The hierarchy within the final cluster has the following properties:

Clusters generated in early stages are nested in those generated in later stages.
Clusters with different sizes in the tree can be valuable for discovery.

A Matrix Tree Plot visually demonstrates the hierarchy within the final cluster, where each merger is represented by a binary tree.

Process

Assign each object to a separate cluster.
Evaluate all pair-wise distances between clusters (distance metrics are described in Distance Metrics Overview).
Construct a distance matrix using the distance values.
Look for the pair of clusters with the shortest distance.
Remove the pair from the matrix and merge them.
Evaluate all distances from this new cluster to all other clusters, and update the matrix.
Repeat until the distance matrix is reduced to a single element.

Advantages

It can produce an ordering of the objects, which may be informative for data display.
Smaller clusters are generated, which may be helpful for discovery.

Disadvantages

No provision can be made for a relocation of objects that may have been 'incorrectly' grouped at an early stage.

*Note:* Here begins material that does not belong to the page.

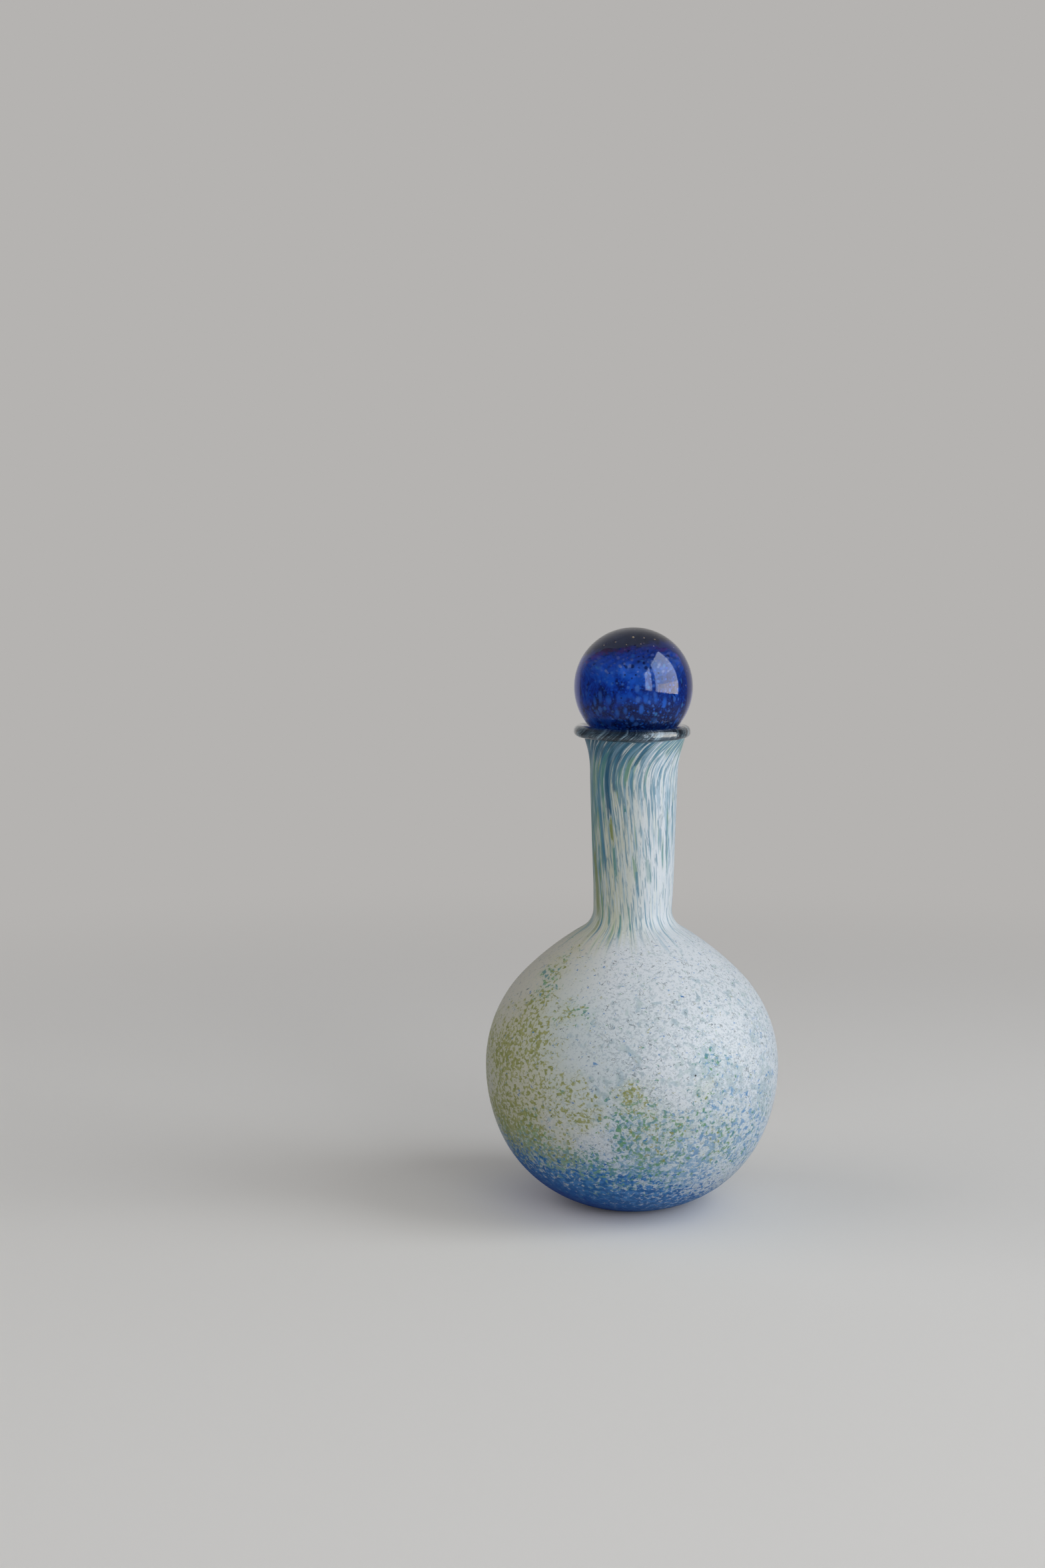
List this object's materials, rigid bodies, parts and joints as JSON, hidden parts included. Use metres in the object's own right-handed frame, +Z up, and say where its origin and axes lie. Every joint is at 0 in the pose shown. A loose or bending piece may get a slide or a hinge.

The result should be examined closely to ensure it makes sense.
Use of different distance metrics for measuring distances between clusters may generate different results. Performing multiple experiments and comparing the results is recommended to support the veracity of the original results.

Divisive Hierarchical Clustering

A top-down clustering method and is less commonly used. It works in a similar way to agglomerative clustering but in the opposite direction. This method starts with a single cluster containing all objects, and then successively splits resulting clusters until only clusters of individual objects remain. GeneLinker™ does not support divisive hierarchical clustering.